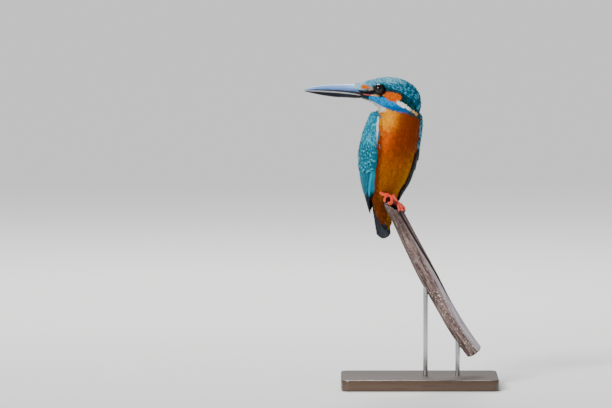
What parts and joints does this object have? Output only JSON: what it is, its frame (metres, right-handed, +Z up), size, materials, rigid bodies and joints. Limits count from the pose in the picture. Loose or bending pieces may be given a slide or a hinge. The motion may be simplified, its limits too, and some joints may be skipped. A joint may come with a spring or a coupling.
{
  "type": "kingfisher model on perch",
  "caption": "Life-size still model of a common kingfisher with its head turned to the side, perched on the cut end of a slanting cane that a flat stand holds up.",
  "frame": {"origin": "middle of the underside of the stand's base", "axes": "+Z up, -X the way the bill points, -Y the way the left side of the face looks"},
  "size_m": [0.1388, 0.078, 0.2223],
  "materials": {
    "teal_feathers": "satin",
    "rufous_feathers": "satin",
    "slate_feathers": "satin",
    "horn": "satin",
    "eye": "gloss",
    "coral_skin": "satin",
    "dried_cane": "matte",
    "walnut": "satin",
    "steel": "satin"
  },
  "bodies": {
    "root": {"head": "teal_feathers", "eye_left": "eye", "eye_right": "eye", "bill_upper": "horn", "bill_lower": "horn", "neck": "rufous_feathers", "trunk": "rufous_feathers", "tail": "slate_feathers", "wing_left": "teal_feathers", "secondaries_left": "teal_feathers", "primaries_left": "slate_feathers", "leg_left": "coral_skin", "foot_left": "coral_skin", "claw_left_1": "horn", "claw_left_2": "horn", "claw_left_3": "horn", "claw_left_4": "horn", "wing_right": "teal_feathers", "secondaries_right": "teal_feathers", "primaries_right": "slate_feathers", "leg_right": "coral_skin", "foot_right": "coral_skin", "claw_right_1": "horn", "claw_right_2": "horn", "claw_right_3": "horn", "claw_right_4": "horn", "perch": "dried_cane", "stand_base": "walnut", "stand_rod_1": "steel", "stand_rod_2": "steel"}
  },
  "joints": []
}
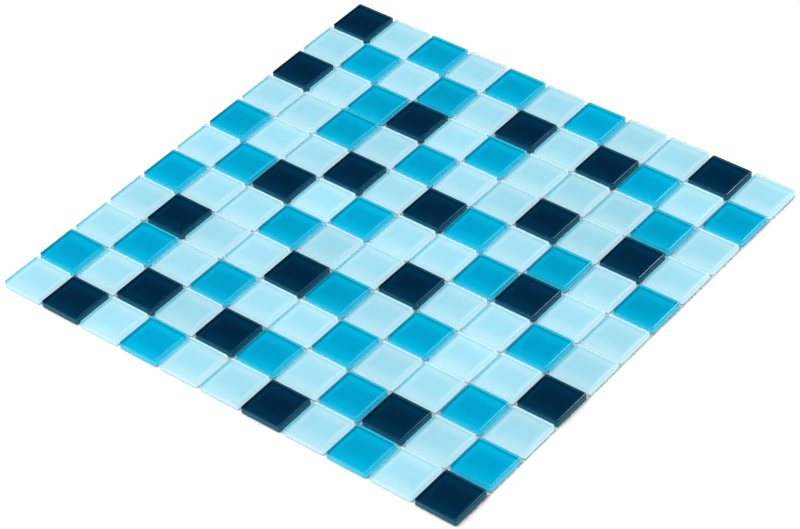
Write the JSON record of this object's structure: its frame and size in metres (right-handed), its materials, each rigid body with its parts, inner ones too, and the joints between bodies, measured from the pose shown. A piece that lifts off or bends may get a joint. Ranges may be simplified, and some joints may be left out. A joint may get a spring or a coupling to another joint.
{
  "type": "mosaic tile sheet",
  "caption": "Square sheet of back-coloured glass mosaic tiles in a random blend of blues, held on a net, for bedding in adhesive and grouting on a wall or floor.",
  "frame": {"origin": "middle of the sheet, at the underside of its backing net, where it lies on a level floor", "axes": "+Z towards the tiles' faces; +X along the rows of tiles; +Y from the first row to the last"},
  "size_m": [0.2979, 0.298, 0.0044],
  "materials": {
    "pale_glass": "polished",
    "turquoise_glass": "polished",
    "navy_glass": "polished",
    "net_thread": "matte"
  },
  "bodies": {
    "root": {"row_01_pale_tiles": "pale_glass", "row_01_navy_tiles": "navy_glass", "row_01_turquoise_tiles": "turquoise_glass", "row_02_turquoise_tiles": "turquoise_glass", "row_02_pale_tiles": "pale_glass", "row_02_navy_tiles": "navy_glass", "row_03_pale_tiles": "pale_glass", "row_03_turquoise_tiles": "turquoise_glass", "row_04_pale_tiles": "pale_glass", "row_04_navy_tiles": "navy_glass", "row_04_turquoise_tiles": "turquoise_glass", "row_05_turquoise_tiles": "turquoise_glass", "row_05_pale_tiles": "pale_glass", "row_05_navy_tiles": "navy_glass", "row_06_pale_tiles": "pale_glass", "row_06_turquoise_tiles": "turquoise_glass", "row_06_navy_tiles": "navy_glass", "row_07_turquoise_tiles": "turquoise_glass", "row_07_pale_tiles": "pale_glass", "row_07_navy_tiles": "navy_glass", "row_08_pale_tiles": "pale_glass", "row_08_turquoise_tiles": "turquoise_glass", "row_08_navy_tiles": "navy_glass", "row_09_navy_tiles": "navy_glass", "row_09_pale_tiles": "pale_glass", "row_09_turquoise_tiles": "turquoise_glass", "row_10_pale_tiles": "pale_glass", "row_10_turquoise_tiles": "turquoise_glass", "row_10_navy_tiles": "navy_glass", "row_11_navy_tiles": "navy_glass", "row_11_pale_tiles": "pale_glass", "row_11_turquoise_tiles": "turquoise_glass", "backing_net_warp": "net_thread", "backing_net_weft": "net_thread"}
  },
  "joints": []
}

------------------------------------

Each record must be repeated exactly as it is.

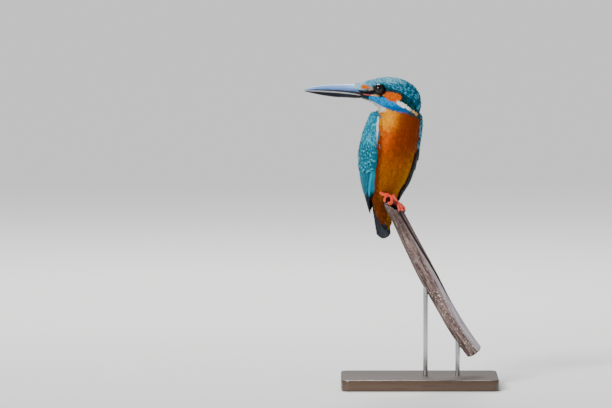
What parts and joints does this object have? Output only JSON: what it is, its frame (metres, right-handed, +Z up), size, materials, rigid bodies and joints. Limits count from the pose in the picture. Loose or bending pieces may be given a slide or a hinge. The motion may be simplified, its limits too, and some joints may be skipped. A joint may come with a spring or a coupling.
{
  "type": "kingfisher model on perch",
  "caption": "Life-size still model of a common kingfisher with its head turned to the side, perched on the cut end of a slanting cane that a flat stand holds up.",
  "frame": {"origin": "middle of the underside of the stand's base", "axes": "+Z up, -X the way the bill points, -Y the way the left side of the face looks"},
  "size_m": [0.1388, 0.078, 0.2223],
  "materials": {
    "teal_feathers": "satin",
    "rufous_feathers": "satin",
    "slate_feathers": "satin",
    "horn": "satin",
    "eye": "gloss",
    "coral_skin": "satin",
    "dried_cane": "matte",
    "walnut": "satin",
    "steel": "satin"
  },
  "bodies": {
    "root": {"head": "teal_feathers", "eye_left": "eye", "eye_right": "eye", "bill_upper": "horn", "bill_lower": "horn", "neck": "rufous_feathers", "trunk": "rufous_feathers", "tail": "slate_feathers", "wing_left": "teal_feathers", "secondaries_left": "teal_feathers", "primaries_left": "slate_feathers", "leg_left": "coral_skin", "foot_left": "coral_skin", "claw_left_1": "horn", "claw_left_2": "horn", "claw_left_3": "horn", "claw_left_4": "horn", "wing_right": "teal_feathers", "secondaries_right": "teal_feathers", "primaries_right": "slate_feathers", "leg_right": "coral_skin", "foot_right": "coral_skin", "claw_right_1": "horn", "claw_right_2": "horn", "claw_right_3": "horn", "claw_right_4": "horn", "perch": "dried_cane", "stand_base": "walnut", "stand_rod_1": "steel", "stand_rod_2": "steel"}
  },
  "joints": []
}
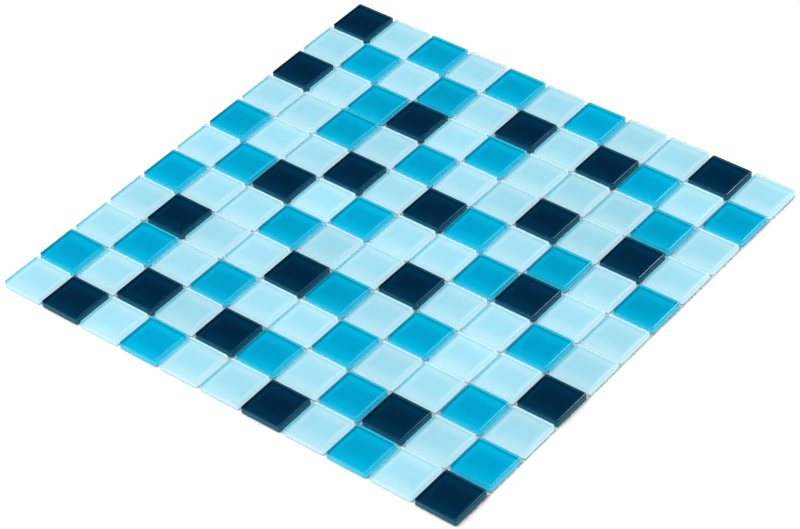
Write the JSON record of this object's structure: its frame and size in metres (right-handed), its materials, each rigid body with its parts, inner ones too, and the joints between bodies, measured from the pose shown. A piece that lifts off or bends may get a joint. Ranges may be simplified, and some joints may be left out. A joint may get a spring or a coupling to another joint.
{
  "type": "mosaic tile sheet",
  "caption": "Square sheet of back-coloured glass mosaic tiles in a random blend of blues, held on a net, for bedding in adhesive and grouting on a wall or floor.",
  "frame": {"origin": "middle of the sheet, at the underside of its backing net, where it lies on a level floor", "axes": "+Z towards the tiles' faces; +X along the rows of tiles; +Y from the first row to the last"},
  "size_m": [0.2979, 0.298, 0.0044],
  "materials": {
    "pale_glass": "polished",
    "turquoise_glass": "polished",
    "navy_glass": "polished",
    "net_thread": "matte"
  },
  "bodies": {
    "root": {"row_01_pale_tiles": "pale_glass", "row_01_navy_tiles": "navy_glass", "row_01_turquoise_tiles": "turquoise_glass", "row_02_turquoise_tiles": "turquoise_glass", "row_02_pale_tiles": "pale_glass", "row_02_navy_tiles": "navy_glass", "row_03_pale_tiles": "pale_glass", "row_03_turquoise_tiles": "turquoise_glass", "row_04_pale_tiles": "pale_glass", "row_04_navy_tiles": "navy_glass", "row_04_turquoise_tiles": "turquoise_glass", "row_05_turquoise_tiles": "turquoise_glass", "row_05_pale_tiles": "pale_glass", "row_05_navy_tiles": "navy_glass", "row_06_pale_tiles": "pale_glass", "row_06_turquoise_tiles": "turquoise_glass", "row_06_navy_tiles": "navy_glass", "row_07_turquoise_tiles": "turquoise_glass", "row_07_pale_tiles": "pale_glass", "row_07_navy_tiles": "navy_glass", "row_08_pale_tiles": "pale_glass", "row_08_turquoise_tiles": "turquoise_glass", "row_08_navy_tiles": "navy_glass", "row_09_navy_tiles": "navy_glass", "row_09_pale_tiles": "pale_glass", "row_09_turquoise_tiles": "turquoise_glass", "row_10_pale_tiles": "pale_glass", "row_10_turquoise_tiles": "turquoise_glass", "row_10_navy_tiles": "navy_glass", "row_11_navy_tiles": "navy_glass", "row_11_pale_tiles": "pale_glass", "row_11_turquoise_tiles": "turquoise_glass", "backing_net_warp": "net_thread", "backing_net_weft": "net_thread"}
  },
  "joints": []
}